# Chat problem!!



## marlonboy1 (29. August 2006)

Hi,wie gehts??

Ich hab da ma ein problem !!
Immer wenn ich denn Chat öffne dann kommt der Chat  "#PcGames"
Doch da kann ich nichts reinschreiben was tun????
 Ich bedanke mich jetz schon für die Antworten !!!
msfg Marlon


----------



## memphis76 (29. August 2006)

Hallo,

erst einmal wäre es interessant, wie Du in den Chat reingehst? Nutzt Du hier den "normalen" Chat oder den Web-Chat?
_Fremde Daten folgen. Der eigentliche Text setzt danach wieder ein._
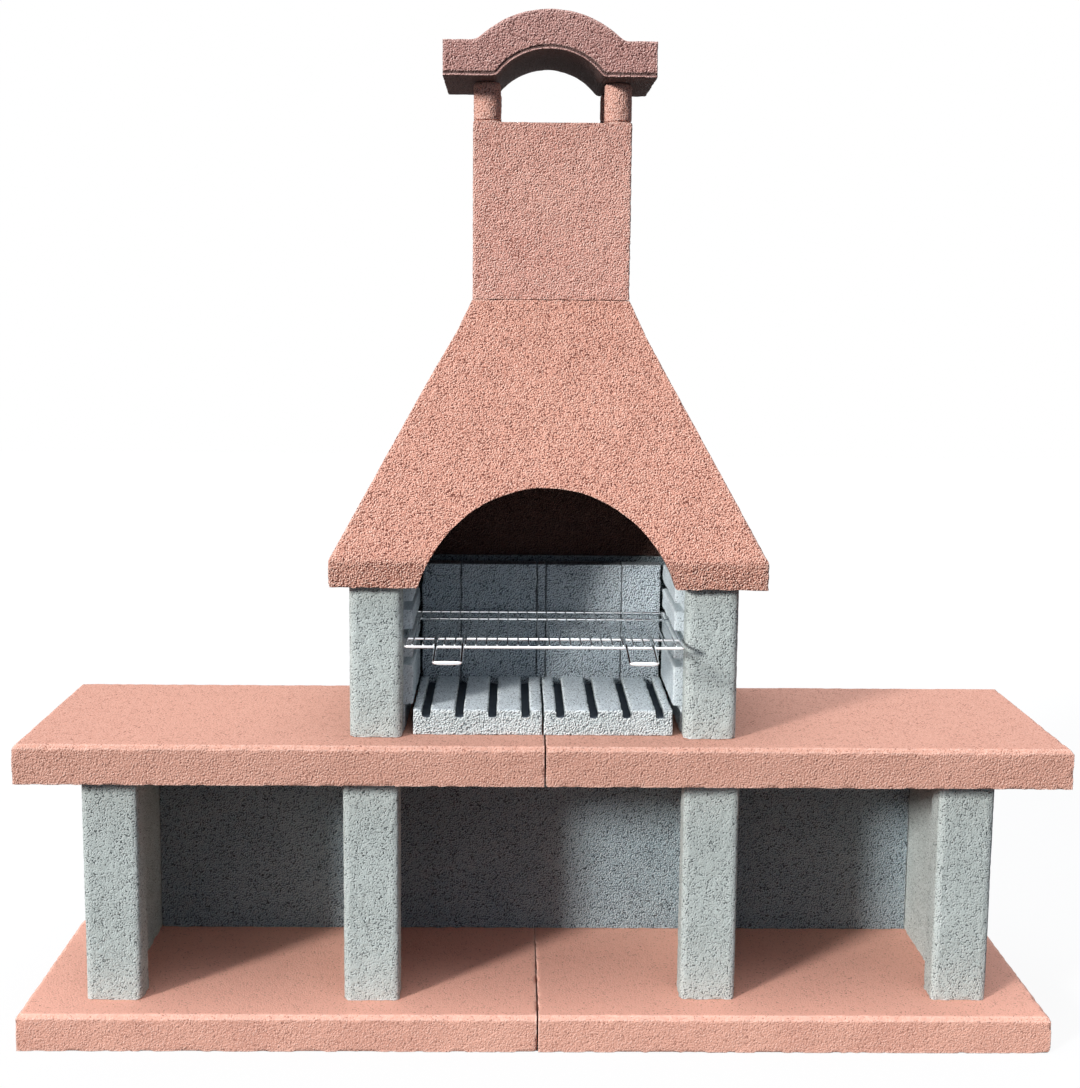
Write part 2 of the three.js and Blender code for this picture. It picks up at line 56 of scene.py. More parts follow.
# The photograph's viewpoint, in millimetres and degrees
EYE = (-68.0, -3606.65, 1571.1)
PITCH_DOWN = 8.11
YAW_RIGHT = 0.98
ROLL = 0.56
FOCAL_PIXELS = 1681.2
PICTURE_LONG_SIDE = 1088
SENSOR = 36.0


def place_camera():
    """Puts the camera at the eye, turned by the yaw, tipped down by the pitch and rolled."""
    pitch, yaw, roll = (math.radians(v) for v in (PITCH_DOWN, YAW_RIGHT, ROLL))
    ahead = np.array([
        math.sin(yaw) * math.cos(pitch),
        math.cos(yaw) * math.cos(pitch),
        -math.sin(pitch),
    ])
    level = np.array([math.cos(yaw), -math.sin(yaw), 0.0])
    upright = np.cross(level, ahead)
    right = math.cos(roll) * level + math.sin(roll) * upright
    up = -math.sin(roll) * level + math.cos(roll) * upright
    data = bpy.data.cameras.new("photo_camera")
    data.sensor_width = SENSOR
    data.lens = FOCAL_PIXELS / PICTURE_LONG_SIDE * SENSOR
    data.clip_start = 0.05
    data.clip_end = 100
    camera = bpy.data.objects.new("photo_camera", data)
    turn = Matrix([[right[i], up[i], -ahead[i]] for i in range(3)]).to_4x4()
    turn.translation = [v * MM for v in EYE]
    camera.matrix_world = turn
    bpy.context.scene.collection.objects.link(camera)
    bpy.context.scene.camera = camera


place_camera()


# Surfaces

def lines(stops, steps):
    """Coordinates from stop to stop, each stretch cut evenly into pieces near its step."""
    parts = []
    for start, end, step in zip(stops, stops[1:], steps):
        count = max(1, round(abs(end - start) / step))
        parts.append(np.linspace(start, end, count + 1)[:-1])
    return np.concatenate([*parts, [stops[-1]]])


def edged(start, end, step, fine=2.0):
    """Coordinates from start to end, two short spans at each end and the rest near the step."""
    return lines([start, start + 2 * fine, end - 2 * fine, end], [fine, step, fine])


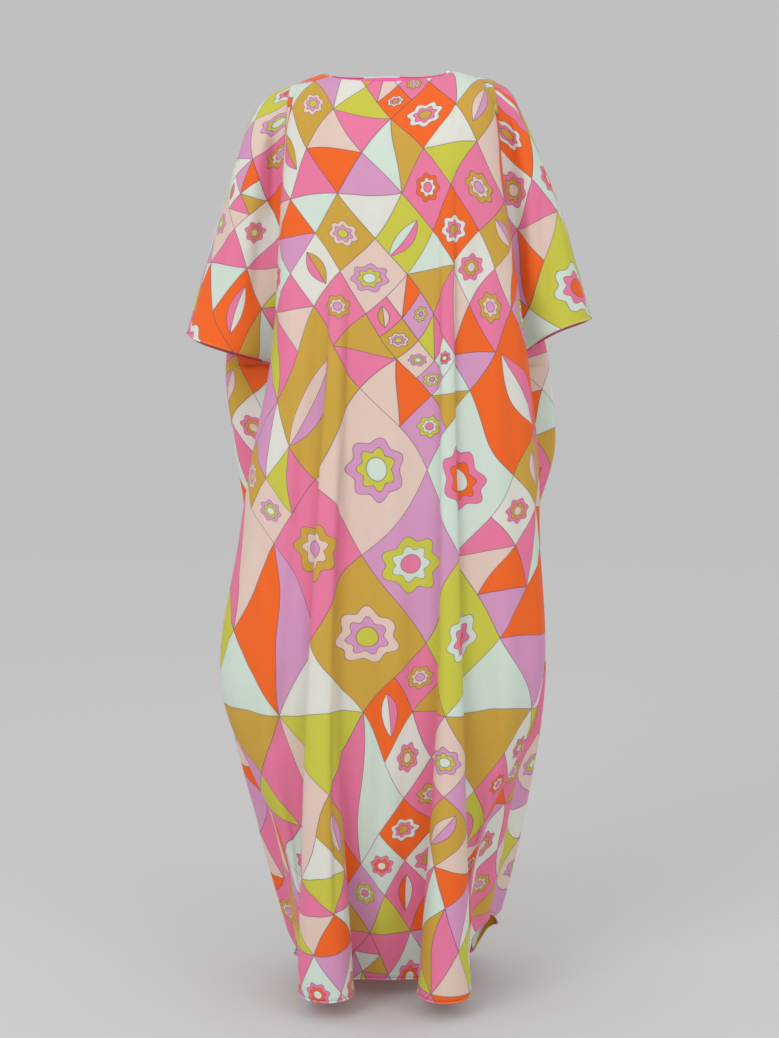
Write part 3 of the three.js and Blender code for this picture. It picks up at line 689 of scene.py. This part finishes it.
def harlequin_print():
    """The print as a group: lozenges in three sizes, some halved, with daisies and leaves."""
    group, c, place, put = new_group("harlequin print", {"Color": "Color", "Line": "Float"})
    noise = flat_noise(group, place, WARP["scale"], 0.0).outputs["Color"]
    centred = vector_math(group, "SUBTRACT", noise, (0.5, 0.5, 0.5))
    warped = vector_math(group, "MULTIPLY_ADD", centred, (WARP["push"], WARP["push"], 0), place)
    u, v = axes_of(group, warped)

    over_u, over_v = c.over(u, CELL["width"]), c.over(v, CELL["height"])
    a, b = c.add(over_u, over_v), c.less(over_u, over_v)
    scale = 1.0
    for row in QUARTERS:
        middle_v = c.times(c.over(c.less(c.floor(a), c.floor(b)), scale), CELL["height"] / 2)
        near_edge = c.most(c.below(middle_v, row["above"]), c.above(middle_v, row["below"]))
        limit = c.add(row["elsewhere"], c.times(near_edge, row["often"]))
        split = c.below(c.chance(c.floor(a), c.floor(b), row["seed"]), limit)
        if row["again"]:
            split = c.times(split, c.above(scale, 1.5))
        grow = c.add(1.0, split)
        a, b, scale = c.times(a, grow), c.times(b, grow), c.times(scale, grow)
    cell_a, cell_b = c.floor(a), c.floor(b)
    fa, fb = c.part(a), c.part(b)
    seed = c.times(scale, 11.3)

    kind = c.chance(cell_a, cell_b, c.add(seed, 1.7))
    has_daisy, halved = c.below(kind, KINDS["daisy"]), c.above(kind, KINDS["leaf"])
    upright = c.above(kind, KINDS["level"])
    sum_half, side_half = c.less(c.add(fa, fb), 1.0), c.less(fa, fb)
    half = c.times(halved, c.above(c.choose(upright, side_half, sum_half), 0.0))
    pick = c.add(c.add(c.times(cell_a, 4.0), c.times(cell_b, 8.0)), c.times(half, 2.0))
    count = float(len(DYES))
    steps = [(k / count, shade) for k, (name, shade) in enumerate(DYES)]

    def dye(offset):
        place = c.over(c.add(c.number("FLOORED_MODULO", c.add(pick, offset), count), 0.5), count)
        return stepped_dyes(group, place, steps)

    ground = dye(0.0)
    edge = c.least(c.least(fa, c.less(1.0, fa)), c.least(fb, c.less(1.0, fb)))
    across_cell = math.hypot(1 / CELL["width"], 1 / CELL["height"])
    edge_gap = c.over(c.over(edge, across_cell), scale)
    upright_gap = c.over(c.times(c.size(sum_half), CELL["width"] / 2), scale)
    level_gap = c.over(c.times(c.size(side_half), CELL["height"] / 2), scale)
    half_gap = c.choose(halved, 1.0, c.choose(upright, level_gap, upright_gap))

    shift = c.less(c.chance(cell_a, cell_b, c.add(seed, 8.8)), 0.5)
    du = c.over(c.add(c.times(sum_half, CELL["width"] / 2), c.times(shift, DAISY["aside"])), scale)
    dv = c.over(c.add(c.times(side_half, CELL["height"] / 2), c.times(shift, DAISY["up"])), scale)
    radius = c.number("SQRT", c.add(c.times(du, du), c.times(dv, dv)))
    angle = c.add(c.number("ARCTAN2", dv, du), c.times(shift, DAISY["turn"]))
    size = c.over(c.add(DAISY["radius"], c.times(shift, DAISY["more"])), scale)
    line_gap = c.least(edge_gap, half_gap)
    color = ground
    for ring in DAISY_RINGS:
        wave = c.times(c.number("COSINE", c.times(angle, ring["petals"])), ring["scallop"] / 2)
        rim = c.times(c.times(size, ring["reach"]), c.add(1.0 - ring["scallop"] / 2, wave))
        color = c.blend(c.times(has_daisy, c.below(radius, rim)), color, dye(ring["dye"]))
        rim_gap = c.choose(has_daisy, 1.0, c.size(c.less(radius, rim)))
        line_gap = c.least(line_gap, rim_gap)
    has_leaf = c.times(c.above(kind, KINDS["daisy"]), c.below(kind, KINDS["leaf"]))
    lean = c.times(shift, LEAF["lean"])
    cosine, sine = c.number("COSINE", lean), c.number("SINE", lean)
    leaf_u = c.add(c.times(du, cosine), c.times(dv, sine))
    leaf_v = c.less(c.times(dv, cosine), c.times(du, sine))
    along = c.over(leaf_v, c.over(LEAF["long"], scale))
    swell = c.times(c.over(LEAF["wide"], scale), c.less(1.0, c.times(along, along)))
    inside = c.times(has_leaf, c.below(c.size(leaf_u), swell))
    color = c.blend(inside, color, dye(LEAF["dyes"][0]))
    color = c.blend(c.times(inside, c.above(leaf_u, 0.0)), color, dye(LEAF["dyes"][1]))
    leaf_gap = c.choose(has_leaf, 1.0, c.size(c.less(c.size(leaf_u), c.most(swell, -1.0))))
    rib_gap = c.choose(inside, 1.0, c.size(leaf_u))
    line_gap = c.least(line_gap, c.least(leaf_gap, rib_gap))
    drawn = c.within(line_gap, PEN["half"], PEN["blur"])
    color = c.blend(c.times(drawn, PEN["strength"]), color, linear(*PEN["dye"]))
    group.links.new(color, put.inputs["Color"])
    group.links.new(drawn, put.inputs["Line"])
    return group


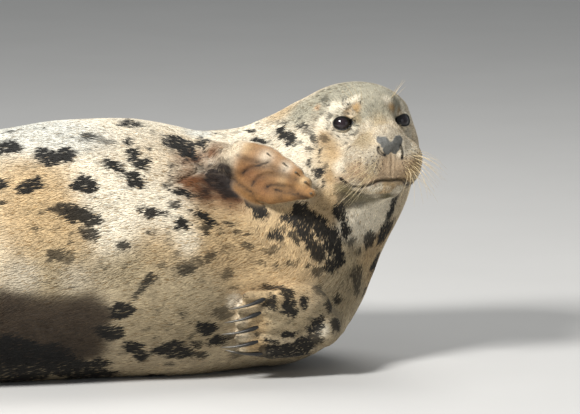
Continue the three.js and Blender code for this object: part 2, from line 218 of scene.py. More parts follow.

Gehst Du evtl. mit einem anderen Programm in den Chat (mIRC ... ) ...

Hast Du mal bei den _F.A.Q. PC Games_ geschaut oder über die Forensuche (Schlagwort: Chat) versucht einen Thread zu finden, ob evtl. irgendwo eine Lösung für Dein Problem zu finden ist?

Gruß
Memphis


----------



## Thomsn (29. August 2006)

Hast du auch auf  "Chatten" (für ein Java-Applet) oder auf  "Web-Chat" (als Alternative für Rechner ohne Java) geklickt?


----------



## Kevex (29. August 2006)

marlonboy1 am 29.08.2006 08:29 schrieb:
			
		

> Hi,wie gehts??
> 
> Ich hab da ma ein problem !!
> Immer wenn ich denn Chat öffne dann kommt der Chat  "#PcGames"
> ...



schon Java installiert ?http://www.chip.de/downloads/c1_dow...271&v=3600&s=2d8d5625ddbebdaf088d3a89daf09f04


----------



## Thomsn (29. August 2006)

Kevex am 29.08.2006 08:36 schrieb:
			
		

> schon Java installiert ?


Java ist dafür nicht zwingend erforderlich.


----------



## marlonboy1 (29. August 2006)

Ich weiß nur das wenn ich auf Chat klicke wird dieser Chat geöffnet und ich will mit dennen hin und her schreiben!!!
msfg Marlon


----------



## memphis76 (29. August 2006)

marlonboy1 am 29.08.2006 08:41 schrieb:
			
		

> Ich weiß nur das wenn ich auf Chat klicke wird dieser Chat geöffnet und ich will mit dennen hin und her schreiben!!!
> msfg Marlon


Dann klick mal auf _Web-Chat_ und versuch dort, etwas zu schreiben ...

Gruß
Memphis


----------



## Thomsn (29. August 2006)

marlonboy1 am 29.08.2006 08:41 schrieb:
			
		

> Ich weiß nur das wenn ich auf Chat klicke wird dieser Chat geöffnet und ich will mit dennen hin und her schreiben!!!
> msfg Marlon


Um dir dabei helfen zu können, braucht es mehr Iinformationen von deiner Seite.
Fragen wurden dir gestellt - Hinweise gegeben.
Antworte doch darauf einfach.

Äh ... "[08:44:59] * Joins: marlonboy1 (marlonboy1@hide-25B23329.dynamic.xdsl-line.inode.at)"

Ok ... scheinbar war es echt so, wie ich vermutete. *g*


----------